We all tell stories similar to Pam’s chicken. And I am starting to think that there is something pretty profound in those stories Sometimes they are about a moment that was loaded with the symbolism of all that was wrong with a relationship, and sometimes it is a moment when we got clarity.

The stories that we tell ourselves are important, because they make up our biography, what we believe about ourselves in relationship to the world around us.

But the stories that we tell ourselves change over time to accommodate our new understanding of ourselves or of a situation or even changes in what we believe. When I left a relationship with a deeply religious man, I stopped telling myself that God had “shown” him something and started telling myself that somehow the guy had spied on me.

A friend of mine who is a marriage counselor says that he can tell what couples will stay together and which ones will get a divorced by having them tell the story of the time that they met. If the story is filled with love and tenderness, he believes that they have something to build on.
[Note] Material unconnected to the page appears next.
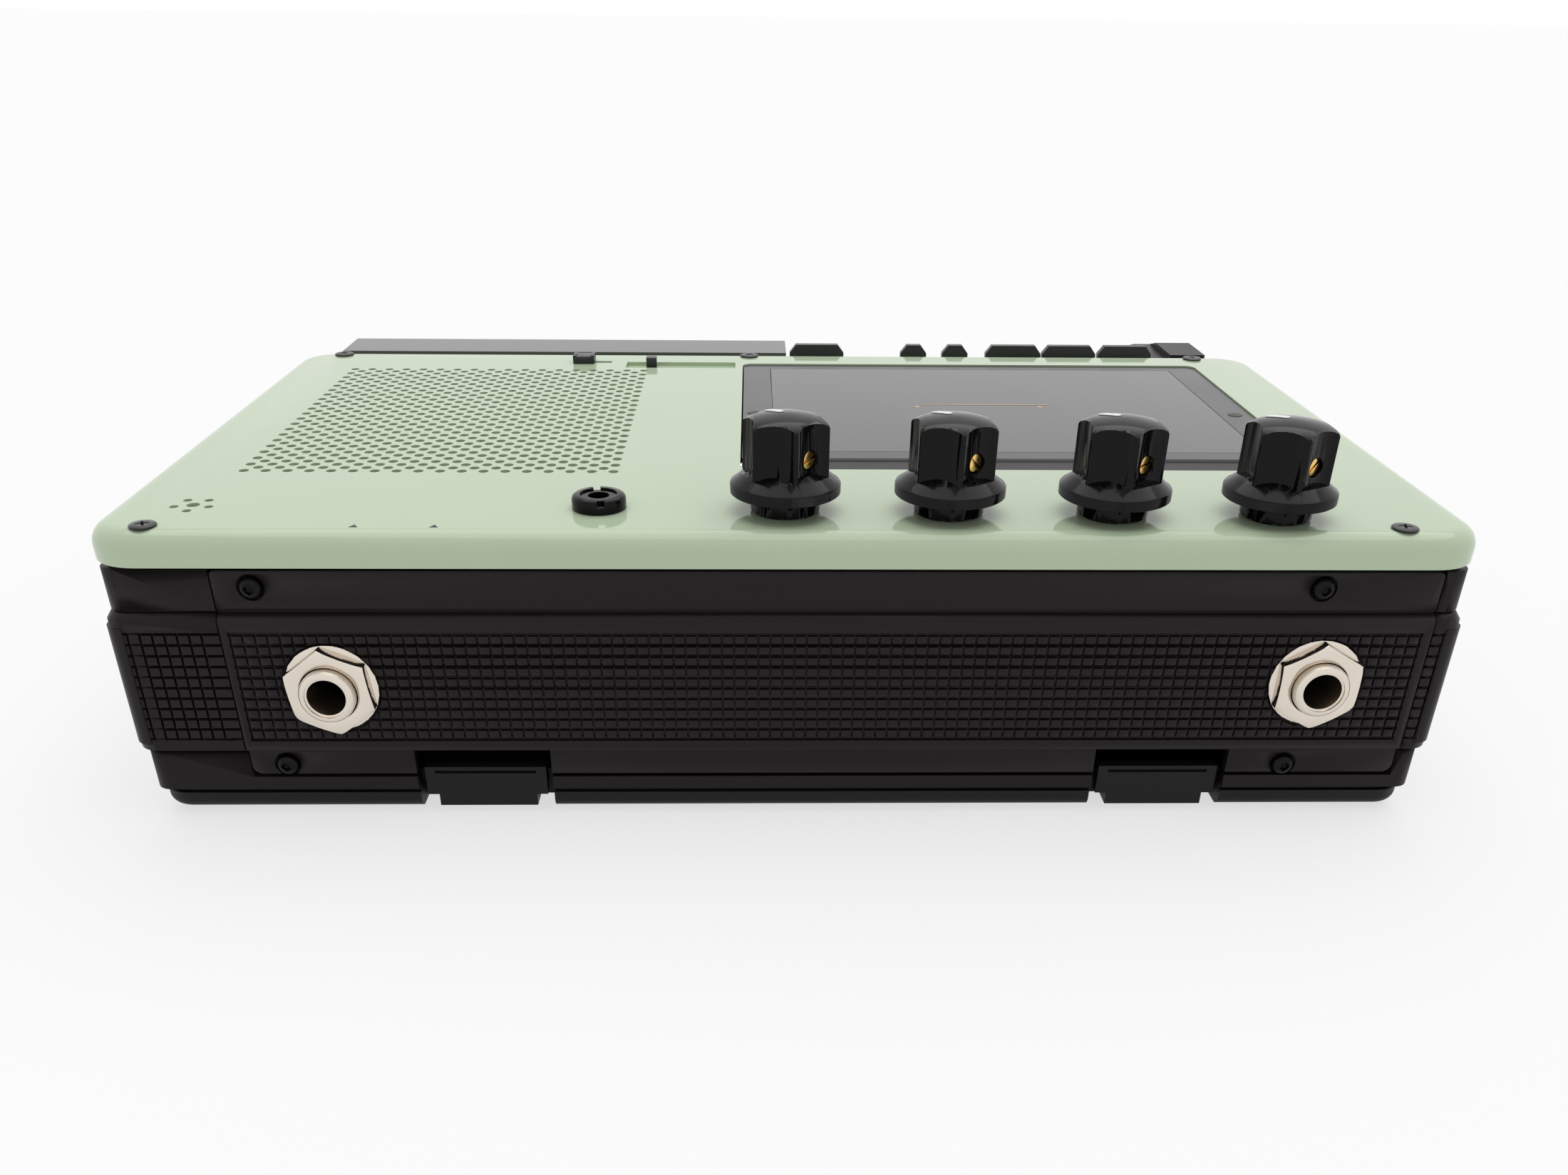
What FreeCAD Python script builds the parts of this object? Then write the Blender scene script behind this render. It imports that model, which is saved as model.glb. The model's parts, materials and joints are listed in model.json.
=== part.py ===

But if one or both has already re-written the story to include present grievances, to make what happened then a mistake, it is too late.

An understanding of how our stories change helps a lot for those of us who write memoir. Two years ago, I wrote a story in which I said that I had been sexually assaulted, but I could not bring myself to claim the word “rape.” And then earlier this year, I wrote about the “privileges” I had been given as a rape survivor.

A very nasty critic made hay over the fact that the stories did not match exactly, that the story had changed. What I could not articulate then but can now is that the very act of telling a story changes it because storytelling changes us.

Allowing our stories to change is part of allowing ourselves to evolve and to heal. If all that we have learned does not change how we view our past, then we have not learned anything of importance.